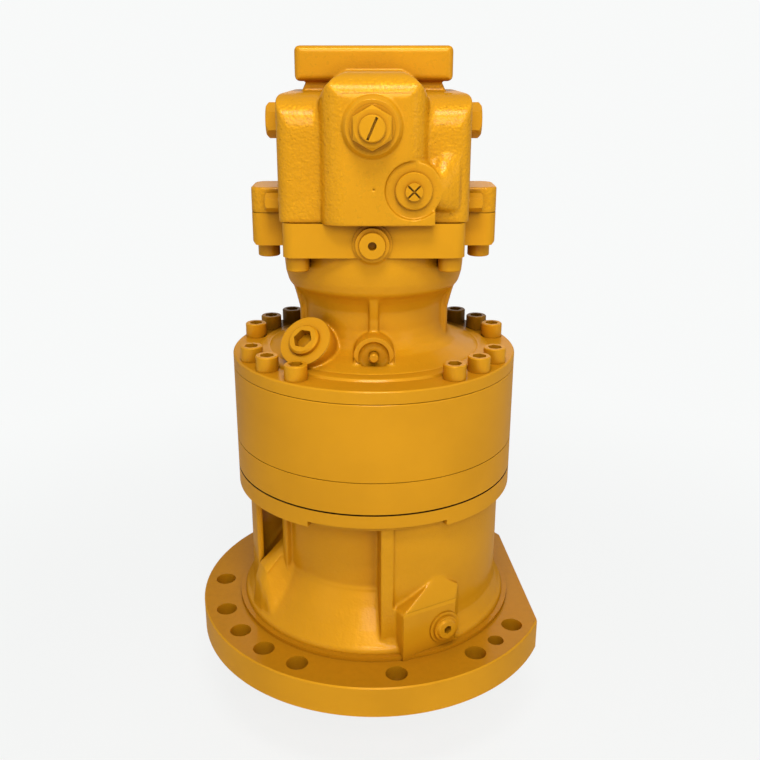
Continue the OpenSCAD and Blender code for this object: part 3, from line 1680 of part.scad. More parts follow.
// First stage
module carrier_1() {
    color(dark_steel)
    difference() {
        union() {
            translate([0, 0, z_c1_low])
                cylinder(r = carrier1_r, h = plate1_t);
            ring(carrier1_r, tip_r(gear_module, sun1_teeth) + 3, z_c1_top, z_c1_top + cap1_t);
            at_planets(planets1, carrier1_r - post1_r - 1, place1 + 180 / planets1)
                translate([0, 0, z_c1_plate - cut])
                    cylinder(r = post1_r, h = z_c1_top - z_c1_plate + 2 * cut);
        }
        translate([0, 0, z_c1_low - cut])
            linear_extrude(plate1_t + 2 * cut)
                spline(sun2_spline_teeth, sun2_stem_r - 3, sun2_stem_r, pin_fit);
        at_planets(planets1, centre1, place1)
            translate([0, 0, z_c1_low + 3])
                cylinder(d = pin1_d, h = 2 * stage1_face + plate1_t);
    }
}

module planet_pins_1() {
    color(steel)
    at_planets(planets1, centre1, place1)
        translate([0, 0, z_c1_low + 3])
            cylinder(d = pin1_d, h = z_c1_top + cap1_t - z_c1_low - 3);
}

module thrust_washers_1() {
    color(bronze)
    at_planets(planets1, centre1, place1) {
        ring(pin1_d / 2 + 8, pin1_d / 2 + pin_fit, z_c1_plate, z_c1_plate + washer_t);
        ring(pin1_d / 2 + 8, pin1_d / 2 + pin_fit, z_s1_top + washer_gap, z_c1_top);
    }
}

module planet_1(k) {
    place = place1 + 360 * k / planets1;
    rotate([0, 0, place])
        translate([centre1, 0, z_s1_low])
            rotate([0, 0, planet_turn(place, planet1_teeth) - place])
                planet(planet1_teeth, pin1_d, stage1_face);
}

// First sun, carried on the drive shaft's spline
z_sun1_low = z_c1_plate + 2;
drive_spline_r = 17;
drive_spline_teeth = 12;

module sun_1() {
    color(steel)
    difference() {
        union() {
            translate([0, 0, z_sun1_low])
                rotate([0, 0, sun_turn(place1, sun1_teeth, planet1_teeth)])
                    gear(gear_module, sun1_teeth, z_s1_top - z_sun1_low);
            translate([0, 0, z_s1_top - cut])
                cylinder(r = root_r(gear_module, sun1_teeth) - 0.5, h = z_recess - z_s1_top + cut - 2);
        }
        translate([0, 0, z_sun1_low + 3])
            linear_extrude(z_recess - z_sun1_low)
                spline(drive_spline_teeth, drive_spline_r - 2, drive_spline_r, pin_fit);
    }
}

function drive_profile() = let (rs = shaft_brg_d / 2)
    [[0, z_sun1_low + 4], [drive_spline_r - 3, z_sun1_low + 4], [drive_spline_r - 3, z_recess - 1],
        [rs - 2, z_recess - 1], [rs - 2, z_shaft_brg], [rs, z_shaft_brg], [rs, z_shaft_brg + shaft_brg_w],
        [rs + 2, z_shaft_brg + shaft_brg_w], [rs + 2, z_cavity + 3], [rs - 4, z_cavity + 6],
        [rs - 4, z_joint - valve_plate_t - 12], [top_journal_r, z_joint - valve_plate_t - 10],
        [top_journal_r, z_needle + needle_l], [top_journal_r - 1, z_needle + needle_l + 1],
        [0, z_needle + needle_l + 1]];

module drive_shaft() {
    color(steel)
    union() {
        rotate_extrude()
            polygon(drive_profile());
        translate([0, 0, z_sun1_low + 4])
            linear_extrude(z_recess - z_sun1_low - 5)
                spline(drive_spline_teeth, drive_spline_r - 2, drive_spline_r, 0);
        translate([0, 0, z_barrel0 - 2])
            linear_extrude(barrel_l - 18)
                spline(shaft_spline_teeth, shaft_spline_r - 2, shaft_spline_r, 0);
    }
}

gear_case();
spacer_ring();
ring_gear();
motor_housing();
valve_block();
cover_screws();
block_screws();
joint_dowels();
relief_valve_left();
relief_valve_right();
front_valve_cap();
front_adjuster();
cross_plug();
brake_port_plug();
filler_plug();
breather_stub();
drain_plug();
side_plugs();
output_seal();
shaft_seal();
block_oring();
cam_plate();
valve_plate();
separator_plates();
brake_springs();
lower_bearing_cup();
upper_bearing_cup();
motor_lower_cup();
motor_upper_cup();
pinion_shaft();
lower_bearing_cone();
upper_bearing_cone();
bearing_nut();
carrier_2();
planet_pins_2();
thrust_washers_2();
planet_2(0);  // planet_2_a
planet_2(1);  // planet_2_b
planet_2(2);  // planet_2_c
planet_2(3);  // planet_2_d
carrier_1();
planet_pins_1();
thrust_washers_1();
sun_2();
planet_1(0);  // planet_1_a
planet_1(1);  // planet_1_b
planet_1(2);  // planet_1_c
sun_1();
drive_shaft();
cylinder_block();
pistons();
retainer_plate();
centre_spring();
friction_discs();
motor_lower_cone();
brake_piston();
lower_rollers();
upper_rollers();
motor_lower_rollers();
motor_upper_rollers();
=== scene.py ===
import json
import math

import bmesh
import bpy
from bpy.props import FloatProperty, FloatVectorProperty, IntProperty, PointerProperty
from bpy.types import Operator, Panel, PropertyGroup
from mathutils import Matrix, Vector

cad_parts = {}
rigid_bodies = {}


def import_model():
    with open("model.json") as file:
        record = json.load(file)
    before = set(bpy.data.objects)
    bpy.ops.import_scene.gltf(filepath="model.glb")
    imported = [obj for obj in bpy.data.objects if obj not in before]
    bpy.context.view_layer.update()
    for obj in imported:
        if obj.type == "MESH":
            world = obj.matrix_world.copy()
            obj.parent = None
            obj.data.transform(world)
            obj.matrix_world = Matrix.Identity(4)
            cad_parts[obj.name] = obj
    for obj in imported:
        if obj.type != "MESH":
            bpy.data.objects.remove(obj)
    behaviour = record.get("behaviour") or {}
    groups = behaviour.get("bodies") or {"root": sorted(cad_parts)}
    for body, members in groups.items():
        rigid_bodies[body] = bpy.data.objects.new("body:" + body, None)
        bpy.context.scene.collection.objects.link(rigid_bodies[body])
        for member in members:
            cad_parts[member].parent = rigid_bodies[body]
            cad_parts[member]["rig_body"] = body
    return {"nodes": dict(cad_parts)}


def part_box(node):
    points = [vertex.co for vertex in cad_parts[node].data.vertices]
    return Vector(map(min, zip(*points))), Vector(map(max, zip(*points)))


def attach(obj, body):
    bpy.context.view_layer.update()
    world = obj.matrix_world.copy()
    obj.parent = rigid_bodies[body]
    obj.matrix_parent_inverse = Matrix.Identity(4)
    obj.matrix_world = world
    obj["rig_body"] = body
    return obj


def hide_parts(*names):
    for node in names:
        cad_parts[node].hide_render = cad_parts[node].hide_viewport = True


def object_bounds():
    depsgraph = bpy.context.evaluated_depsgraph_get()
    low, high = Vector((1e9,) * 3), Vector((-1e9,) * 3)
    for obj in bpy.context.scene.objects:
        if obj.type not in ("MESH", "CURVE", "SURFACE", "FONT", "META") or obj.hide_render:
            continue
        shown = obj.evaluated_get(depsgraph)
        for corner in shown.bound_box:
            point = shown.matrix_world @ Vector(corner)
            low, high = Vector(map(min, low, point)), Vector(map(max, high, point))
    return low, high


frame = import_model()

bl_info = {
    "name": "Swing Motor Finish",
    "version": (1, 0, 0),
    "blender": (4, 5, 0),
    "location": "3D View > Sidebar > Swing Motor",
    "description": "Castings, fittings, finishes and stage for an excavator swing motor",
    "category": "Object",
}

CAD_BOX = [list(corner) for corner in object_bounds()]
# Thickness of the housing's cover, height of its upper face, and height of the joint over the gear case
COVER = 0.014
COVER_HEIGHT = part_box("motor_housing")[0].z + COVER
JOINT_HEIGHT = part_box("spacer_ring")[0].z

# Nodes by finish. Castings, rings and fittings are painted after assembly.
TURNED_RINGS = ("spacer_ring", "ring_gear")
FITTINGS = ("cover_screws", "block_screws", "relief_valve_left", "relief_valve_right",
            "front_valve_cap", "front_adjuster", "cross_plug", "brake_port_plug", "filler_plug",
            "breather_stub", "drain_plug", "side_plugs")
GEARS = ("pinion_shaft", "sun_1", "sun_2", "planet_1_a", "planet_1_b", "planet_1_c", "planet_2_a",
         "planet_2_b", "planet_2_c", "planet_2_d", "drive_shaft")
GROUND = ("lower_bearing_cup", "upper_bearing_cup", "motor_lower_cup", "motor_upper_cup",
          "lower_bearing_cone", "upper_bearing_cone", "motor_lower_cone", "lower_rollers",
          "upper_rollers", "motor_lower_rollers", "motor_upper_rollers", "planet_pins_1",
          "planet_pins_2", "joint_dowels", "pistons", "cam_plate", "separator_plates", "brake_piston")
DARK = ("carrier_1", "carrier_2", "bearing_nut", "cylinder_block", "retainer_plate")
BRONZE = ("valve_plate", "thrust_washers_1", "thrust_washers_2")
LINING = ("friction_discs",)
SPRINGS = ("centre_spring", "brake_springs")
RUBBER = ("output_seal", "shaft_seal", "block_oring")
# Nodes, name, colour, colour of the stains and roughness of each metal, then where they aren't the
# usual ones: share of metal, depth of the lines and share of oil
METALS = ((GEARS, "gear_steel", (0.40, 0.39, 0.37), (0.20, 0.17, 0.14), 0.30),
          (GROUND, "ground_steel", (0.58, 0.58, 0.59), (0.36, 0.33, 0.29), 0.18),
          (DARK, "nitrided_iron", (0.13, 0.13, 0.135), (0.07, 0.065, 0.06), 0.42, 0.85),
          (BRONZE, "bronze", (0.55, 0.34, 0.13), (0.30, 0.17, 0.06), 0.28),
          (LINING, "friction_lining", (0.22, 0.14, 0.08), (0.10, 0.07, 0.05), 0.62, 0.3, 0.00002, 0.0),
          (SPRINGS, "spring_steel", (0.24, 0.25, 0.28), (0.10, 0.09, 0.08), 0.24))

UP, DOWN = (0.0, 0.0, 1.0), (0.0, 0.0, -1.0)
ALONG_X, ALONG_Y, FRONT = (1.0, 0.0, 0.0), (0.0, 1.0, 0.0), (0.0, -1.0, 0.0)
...
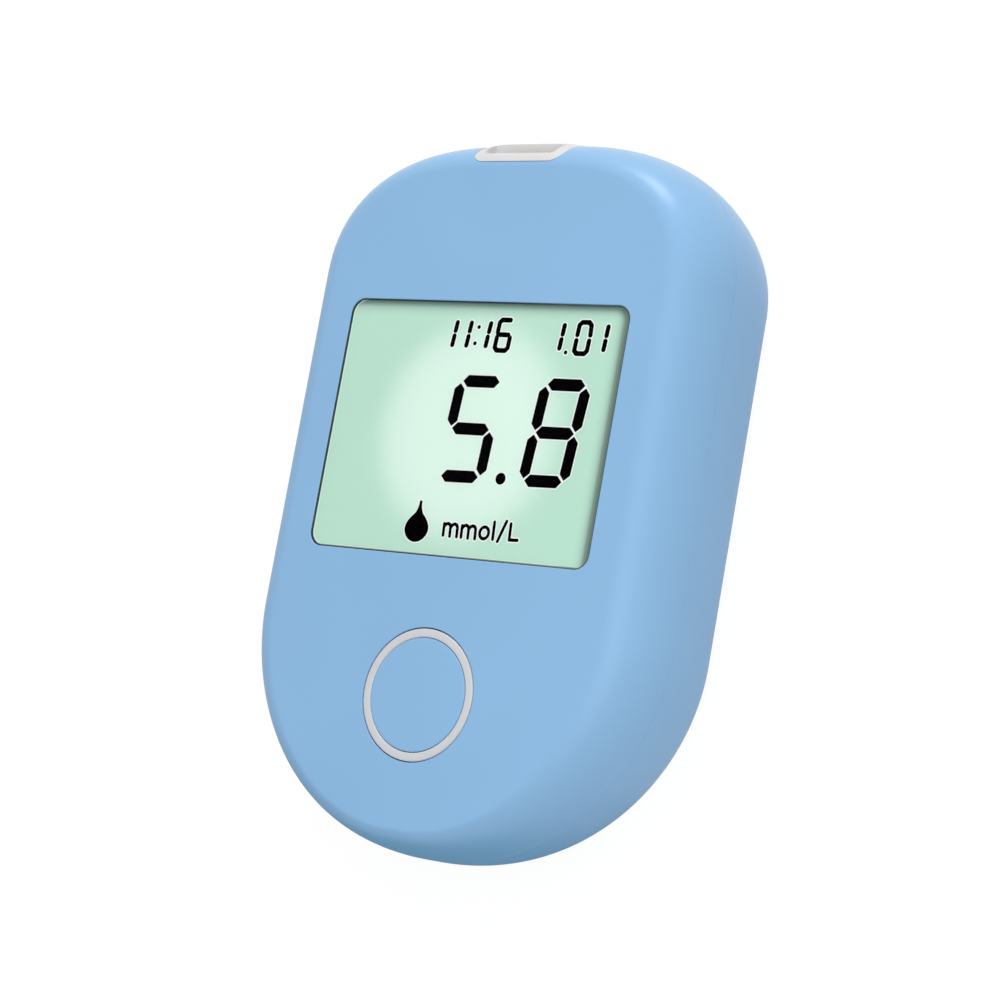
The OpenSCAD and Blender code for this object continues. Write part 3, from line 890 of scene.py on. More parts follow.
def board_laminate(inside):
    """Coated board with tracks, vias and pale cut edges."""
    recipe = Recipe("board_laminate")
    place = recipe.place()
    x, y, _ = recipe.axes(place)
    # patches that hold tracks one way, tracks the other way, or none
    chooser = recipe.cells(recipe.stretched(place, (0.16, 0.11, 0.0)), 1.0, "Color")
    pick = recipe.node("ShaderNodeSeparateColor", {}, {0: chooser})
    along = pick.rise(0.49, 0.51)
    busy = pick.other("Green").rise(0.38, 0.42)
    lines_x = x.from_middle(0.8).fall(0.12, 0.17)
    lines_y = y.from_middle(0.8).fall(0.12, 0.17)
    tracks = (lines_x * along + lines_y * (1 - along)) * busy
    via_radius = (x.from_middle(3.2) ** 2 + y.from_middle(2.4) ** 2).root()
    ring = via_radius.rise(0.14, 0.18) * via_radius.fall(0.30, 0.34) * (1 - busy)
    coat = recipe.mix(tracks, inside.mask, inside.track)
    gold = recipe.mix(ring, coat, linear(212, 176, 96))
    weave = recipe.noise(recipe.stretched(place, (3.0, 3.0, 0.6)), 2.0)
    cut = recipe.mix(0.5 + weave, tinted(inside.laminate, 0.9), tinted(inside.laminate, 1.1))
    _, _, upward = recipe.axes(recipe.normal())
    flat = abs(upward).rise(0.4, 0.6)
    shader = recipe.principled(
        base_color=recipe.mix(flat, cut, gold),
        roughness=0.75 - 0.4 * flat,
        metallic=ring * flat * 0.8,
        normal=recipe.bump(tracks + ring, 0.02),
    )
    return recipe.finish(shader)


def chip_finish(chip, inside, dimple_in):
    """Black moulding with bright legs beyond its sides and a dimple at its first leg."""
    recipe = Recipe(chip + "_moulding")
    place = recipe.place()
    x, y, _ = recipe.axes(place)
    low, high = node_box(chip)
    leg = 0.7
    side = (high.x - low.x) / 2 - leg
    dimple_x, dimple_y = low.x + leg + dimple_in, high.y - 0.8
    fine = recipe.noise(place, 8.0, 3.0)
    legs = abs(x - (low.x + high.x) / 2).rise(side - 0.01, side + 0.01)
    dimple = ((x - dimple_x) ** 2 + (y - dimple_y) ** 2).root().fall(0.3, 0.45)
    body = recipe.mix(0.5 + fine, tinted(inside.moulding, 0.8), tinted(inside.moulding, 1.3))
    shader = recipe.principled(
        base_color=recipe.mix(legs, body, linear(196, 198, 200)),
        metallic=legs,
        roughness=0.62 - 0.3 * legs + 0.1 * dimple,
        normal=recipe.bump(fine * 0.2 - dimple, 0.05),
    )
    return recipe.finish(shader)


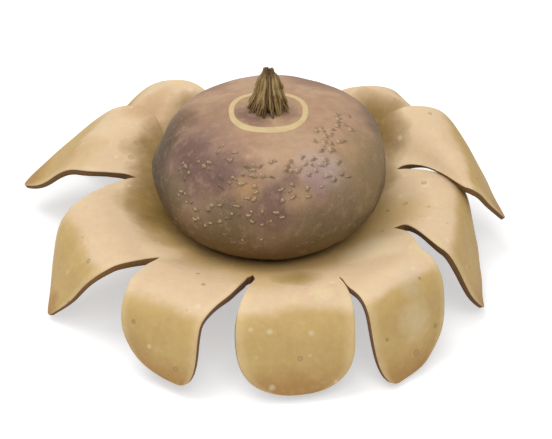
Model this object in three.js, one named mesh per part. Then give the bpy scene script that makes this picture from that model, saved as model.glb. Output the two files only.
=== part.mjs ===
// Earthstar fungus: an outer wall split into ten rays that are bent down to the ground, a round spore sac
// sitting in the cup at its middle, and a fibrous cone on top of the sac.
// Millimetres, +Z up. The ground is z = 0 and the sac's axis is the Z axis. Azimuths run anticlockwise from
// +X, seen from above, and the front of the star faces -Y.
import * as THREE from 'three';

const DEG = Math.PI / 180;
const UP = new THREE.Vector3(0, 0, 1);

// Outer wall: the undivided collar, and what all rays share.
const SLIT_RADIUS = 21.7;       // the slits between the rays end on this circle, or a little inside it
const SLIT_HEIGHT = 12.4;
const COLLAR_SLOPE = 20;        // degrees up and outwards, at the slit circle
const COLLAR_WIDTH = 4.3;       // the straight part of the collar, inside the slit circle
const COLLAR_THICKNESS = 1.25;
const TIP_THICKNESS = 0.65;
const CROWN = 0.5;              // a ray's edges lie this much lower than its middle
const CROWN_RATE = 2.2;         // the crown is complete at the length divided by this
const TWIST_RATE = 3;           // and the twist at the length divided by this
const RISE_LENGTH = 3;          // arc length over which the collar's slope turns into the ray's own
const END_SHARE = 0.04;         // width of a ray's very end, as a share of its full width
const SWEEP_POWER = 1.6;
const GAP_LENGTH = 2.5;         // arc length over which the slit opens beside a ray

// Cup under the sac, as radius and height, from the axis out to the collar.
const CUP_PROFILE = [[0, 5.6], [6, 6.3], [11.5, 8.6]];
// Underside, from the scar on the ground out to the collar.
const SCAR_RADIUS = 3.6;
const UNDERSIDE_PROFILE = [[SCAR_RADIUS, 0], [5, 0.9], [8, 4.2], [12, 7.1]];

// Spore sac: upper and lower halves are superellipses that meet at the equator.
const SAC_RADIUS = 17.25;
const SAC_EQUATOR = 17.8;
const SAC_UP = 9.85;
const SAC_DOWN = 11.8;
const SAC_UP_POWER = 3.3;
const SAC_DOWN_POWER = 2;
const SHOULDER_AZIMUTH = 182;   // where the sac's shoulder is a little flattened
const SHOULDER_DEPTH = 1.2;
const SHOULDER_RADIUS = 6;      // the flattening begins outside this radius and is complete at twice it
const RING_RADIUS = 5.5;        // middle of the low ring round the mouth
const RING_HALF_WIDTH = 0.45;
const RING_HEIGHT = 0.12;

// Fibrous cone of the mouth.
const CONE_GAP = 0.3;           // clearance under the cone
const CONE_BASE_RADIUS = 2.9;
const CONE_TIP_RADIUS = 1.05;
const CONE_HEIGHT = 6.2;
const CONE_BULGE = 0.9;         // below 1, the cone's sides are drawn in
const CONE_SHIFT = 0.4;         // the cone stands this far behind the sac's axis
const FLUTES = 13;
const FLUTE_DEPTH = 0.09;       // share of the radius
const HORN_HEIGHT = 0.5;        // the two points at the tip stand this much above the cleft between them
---
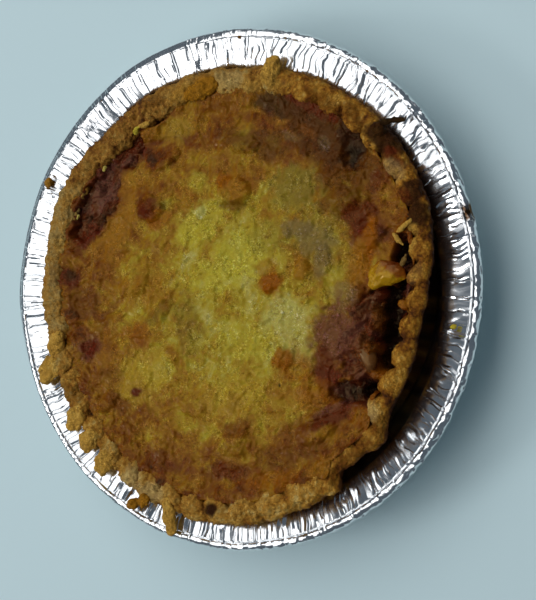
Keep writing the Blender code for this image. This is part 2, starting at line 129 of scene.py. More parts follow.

**EXERCISE GOAL**
Transcribe exactly, and only, the lines beginning at the line containing "gear_case();" and ending at the line containing "for body, members", both inclusive.

**COMPLETE ANSWER**
gear_case();
spacer_ring();
ring_gear();
motor_housing();
valve_block();
cover_screws();
block_screws();
joint_dowels();
relief_valve_left();
relief_valve_right();
front_valve_cap();
front_adjuster();
cross_plug();
brake_port_plug();
filler_plug();
breather_stub();
drain_plug();
side_plugs();
output_seal();
shaft_seal();
block_oring();
cam_plate();
valve_plate();
separator_plates();
brake_springs();
lower_bearing_cup();
upper_bearing_cup();
motor_lower_cup();
motor_upper_cup();
pinion_shaft();
lower_bearing_cone();
upper_bearing_cone();
bearing_nut();
carrier_2();
planet_pins_2();
thrust_washers_2();
planet_2(0);  // planet_2_a
planet_2(1);  // planet_2_b
planet_2(2);  // planet_2_c
planet_2(3);  // planet_2_d
carrier_1();
planet_pins_1();
thrust_washers_1();
sun_2();
planet_1(0);  // planet_1_a
planet_1(1);  // planet_1_b
planet_1(2);  // planet_1_c
sun_1();
drive_shaft();
cylinder_block();
pistons();
retainer_plate();
centre_spring();
friction_discs();
motor_lower_cone();
brake_piston();
lower_rollers();
upper_rollers();
motor_lower_rollers();
motor_upper_rollers();
=== scene.py ===
import json
import math

import bmesh
import bpy
from bpy.props import FloatProperty, FloatVectorProperty, IntProperty, PointerProperty
from bpy.types import Operator, Panel, PropertyGroup
from mathutils import Matrix, Vector

cad_parts = {}
rigid_bodies = {}


def import_model():
    with open("model.json") as file:
        record = json.load(file)
    before = set(bpy.data.objects)
    bpy.ops.import_scene.gltf(filepath="model.glb")
    imported = [obj for obj in bpy.data.objects if obj not in before]
    bpy.context.view_layer.update()
    for obj in imported:
        if obj.type == "MESH":
            world = obj.matrix_world.copy()
            obj.parent = None
            obj.data.transform(world)
            obj.matrix_world = Matrix.Identity(4)
            cad_parts[obj.name] = obj
    for obj in imported:
        if obj.type != "MESH":
            bpy.data.objects.remove(obj)
    behaviour = record.get("behaviour") or {}
    groups = behaviour.get("bodies") or {"root": sorted(cad_parts)}
    for body, members in groups.items():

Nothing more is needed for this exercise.